### Aim of the exercise
Restate word for word the lines of the data below, from the first through the one that has "REAR_END_X = -LENGTH / 2".

### Collected material

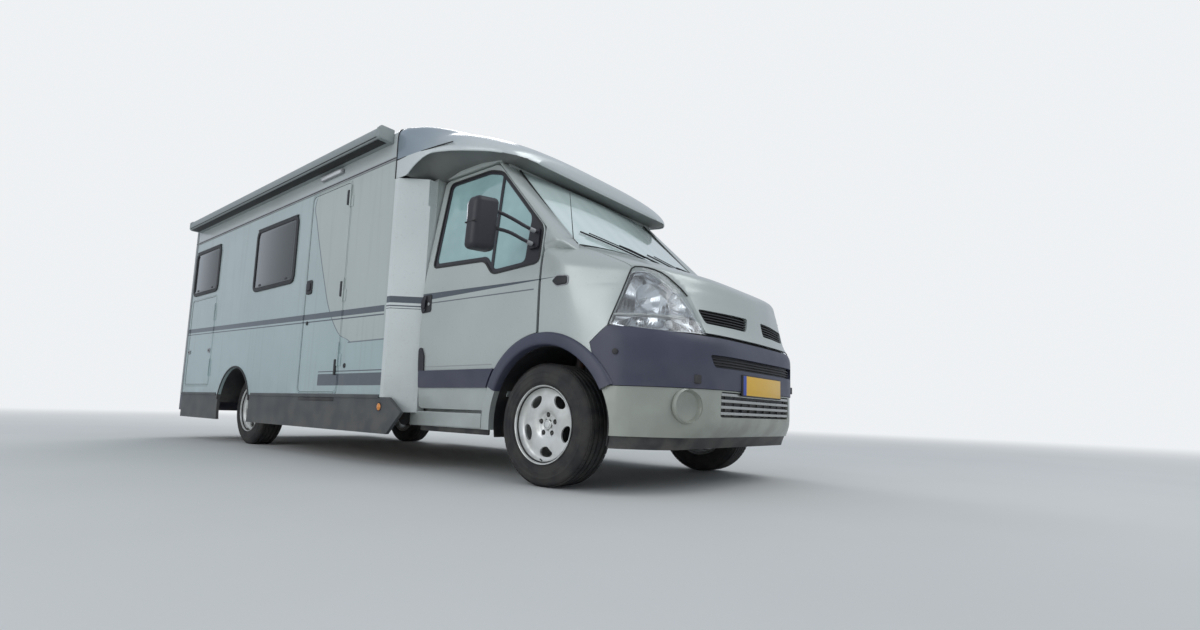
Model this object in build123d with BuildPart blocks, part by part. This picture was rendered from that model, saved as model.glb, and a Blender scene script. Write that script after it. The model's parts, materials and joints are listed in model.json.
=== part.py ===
from build123d import *
import os

# A low-profile motorhome: a sandwich-panel living box on a front-wheel-drive van cab.
# Millimetres. +X is forward, +Y is to the left and +Z is up.
# The origin is on the ground, at mid-length on the centre plane.

os.makedirs("parts", exist_ok=True)

# Overall sizes
LENGTH = 6480
FRONT_OVERHANG = 868
WHEELBASE = 4078
BOX_HALF_WIDTH = 1134
CAB_HALF_WIDTH = 995
ROOF_JOINT_Z = 2205
ROOF_EDGE_Z = 2440
ROOF_CROWN_Z = 2560
FRONT_AXLE_X = LENGTH / 2 - FRONT_OVERHANG
REAR_AXLE_X = FRONT_AXLE_X - WHEELBASE
REAR_END_X = -LENGTH / 2


def ahead(distance):
    """The x of a point that far ahead of the front axle; behind it the distance is negative."""
    return FRONT_AXLE_X + distance


# Clearances
RUN_GAP = 0.3  # between a turning piece and what carries it
SHUT_GAP = 5  # round a door or a lid

# Wheels and running gear
TYRE_RADIUS = 345
TYRE_HALF_WIDTH = 112
BEAD_RADIUS = 205
BEAD_HALF_WIDTH = 100
FLANGE_RADIUS = 222
FLANGE_WIDTH = 8
BARREL_WALL = 10
FRONT_HALF_TRACK = 870
REAR_HALF_TRACK = 862
SPINDLE_RADIUS = 32
HUB_RADIUS = 70
HUB_INNER = 16  # outboard distances from the wheel's centre plane
HUB_OUTER = 62
DISC_INNER = 40
DISC_OUTER = 52
RIM_HOLES = 5
RIM_HOLE_RADIUS = 28
RIM_HOLE_CIRCLE = 150
KINGPIN_Y = 776
KINGPIN_RADIUS = 26
KINGPIN_LOW_Z = TYRE_RADIUS - 135
KINGPIN_HIGH_Z = TYRE_RADIUS + 145
ARCH_RADIUS = 447
FLARE_WIDTH = 70
REAR_ARCH_RADIUS = 395

# Ladder frame and floors
RAIL_INNER_Y = 440
RAIL_OUTER_Y = 520
RAIL_LOW_Z = 400
FLOOR_LOW_Z = 500
FLOOR_HIGH_Z = 560
CAB_FLOOR_HIGH_Z = 540
BEAM_LOW_Z = 250
BEAM_HIGH_Z = 310
BEAM_HALF_X = 120

# Living box
WALL = 34
WALL_LOW_Z = 478
BOX_FRONT_X = ahead(-1430)
REAR_BUMPER_DEPTH = 27
BOX_REAR_X = REAR_END_X + REAR_BUMPER_DEPTH
WALL_INNER_Y = BOX_HALF_WIDTH - WALL
WINDOW_PROUD = 12
SKIRT_LOW_Z = 228
SKIRT_WALL = 25
SKIRT_Y = BOX_HALF_WIDTH - 2

# Entry door and garage doors in the side walls
ENTRY_REAR_X = ahead(-2700)
ENTRY_FRONT_X = ahead(-2050)
ENTRY_LOW_Z = 500
GARAGE_REAR_X = BOX_REAR_X + 85
GARAGE_FRONT_X = GARAGE_REAR_X + 720
GARAGE_LOW_Z = 572
GARAGE_HIGH_Z = 1530
HINGE_RADIUS = 8
HINGE_PLATE = 4
HINGE_REACH = 40
HINGE_LENGTH = 90

# Cab
SKIN = 30
SILL_LOW_Z = 296
DOOR_LOW_Z = 400
DOOR_HIGH_Z = 2060
DOOR_REAR_X = ahead(-1205)
DOOR_FRONT_X = ahead(-57)
WING_REAR_X = ahead(-40)
DOOR_DEPTH = 70
CAB_FLOOR_Y = 885
FRAME_DEPTH = 40
BELT_Z = 1250
BELT_Y = CAB_HALF_WIDTH - 7
CANT_Y = CAB_HALF_WIDTH - 140
PILLAR_REAR_X = ahead(-1290)
PILLAR_FRONT_X = ahead(-1215)
PILLAR_OUTER_Y = CAB_HALF_WIDTH - DOOR_DEPTH - SHUT_GAP
PILLAR_INNER_Y = PILLAR_OUTER_Y - 70
CANT_RAIL_LOW_Z = DOOR_HIGH_Z + 6
CANT_RAIL_HIGH_Z = 2100
FIREWALL_X = ahead(-430)
FIREWALL_HIGH_Z = 795
DASH_WALL_X = ahead(-130)
COWL_FRONT_X = ahead(-45)
COWL_LOW_Z = 1370
COWL_HIGH_Z = 1420
DOOR_PIN_X = ahead(-50)
DOOR_PIN_Y = CAB_HALF_WIDTH - 7
DOOR_PIN_RADIUS = 6
BONNET_PIN_X = ahead(36)
BONNET_PIN_Z = 1385
DOOR_SLANT = 1440  # on the slanted edge of a door, distance ahead of the axle + height
SCREEN_SLANT = 1466  # the same sum on the windscreen and its pillars


def block(x_low, x_high, y_low, y_high, z_low, z_high, mode=Mode.ADD):
    """A box between two limits on each axis, in any order."""
    centre = ((x_low + x_high) / 2, (y_low + y_high) / 2, (z_low + z_high) / 2)
    with Locations(centre):
        Box(abs(x_high - x_low), abs(y_high - y_low), abs(z_high - z_low), mode=mode)


def side_prism(outline, y_low, y_high, mode=Mode.ADD):
    """A side-view outline of (x, z) points, extruded across from one y to the other."""
    with BuildSketch(Plane.XZ.offset(-max(y_low, y_high))) as profile:
        with BuildLine():
            Polyline(*outline, close=True)
        make_face()
    extrude(profile.sketch, amount=abs(y_high - y_low), mode=mode)


def plan_prism(outline, z_low, z_high, mode=Mode.ADD):
    """A plan outline of (x, y) points, extruded up from one z to the other."""
    with BuildSketch(Plane.XY.offset(z_low)) as profile:
        with BuildLine():
            Polyline(*outline, close=True)
        make_face()
    extrude(profile.sketch, amount=z_high - z_low, mode=mode)


def front_prism(outline, x_low, x_high, mode=Mode.ADD):
    """A front-view outline of (y, z) points, extruded forward from one x to the other."""
    with BuildSketch(Plane.YZ.offset(x_low)) as profile:
        with BuildLine():
            Polyline(*outline, close=True)
        make_face()
    extrude(profile.sketch, amount=x_high - x_low, mode=mode)


def rod(start, end, radius, mode=Mode.ADD):
    """A round bar between two points."""
    axis = Vector(*end) - Vector(*start)
    with BuildSketch(Plane(origin=start, z_dir=axis)) as section:
        Circle(radius)
    extrude(section.sketch, amount=axis.length, mode=mode)


def finish(piece, name):
    piece.part.label = name
    export_step(piece.part, f"parts/{name}.step")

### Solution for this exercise
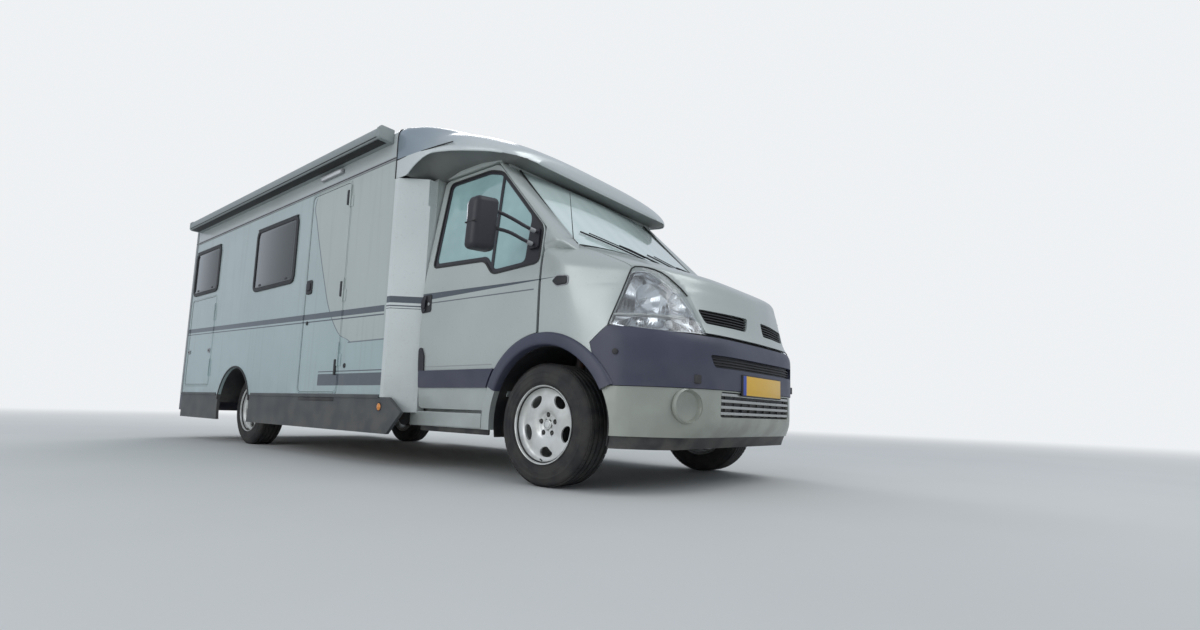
Model this object in build123d with BuildPart blocks, part by part. This picture was rendered from that model, saved as model.glb, and a Blender scene script. Write that script after it. The model's parts, materials and joints are listed in model.json.
=== part.py ===
from build123d import *
import os

# A low-profile motorhome: a sandwich-panel living box on a front-wheel-drive van cab.
# Millimetres. +X is forward, +Y is to the left and +Z is up.
# The origin is on the ground, at mid-length on the centre plane.

os.makedirs("parts", exist_ok=True)

# Overall sizes
LENGTH = 6480
FRONT_OVERHANG = 868
WHEELBASE = 4078
BOX_HALF_WIDTH = 1134
CAB_HALF_WIDTH = 995
ROOF_JOINT_Z = 2205
ROOF_EDGE_Z = 2440
ROOF_CROWN_Z = 2560
FRONT_AXLE_X = LENGTH / 2 - FRONT_OVERHANG
REAR_AXLE_X = FRONT_AXLE_X - WHEELBASE
REAR_END_X = -LENGTH / 2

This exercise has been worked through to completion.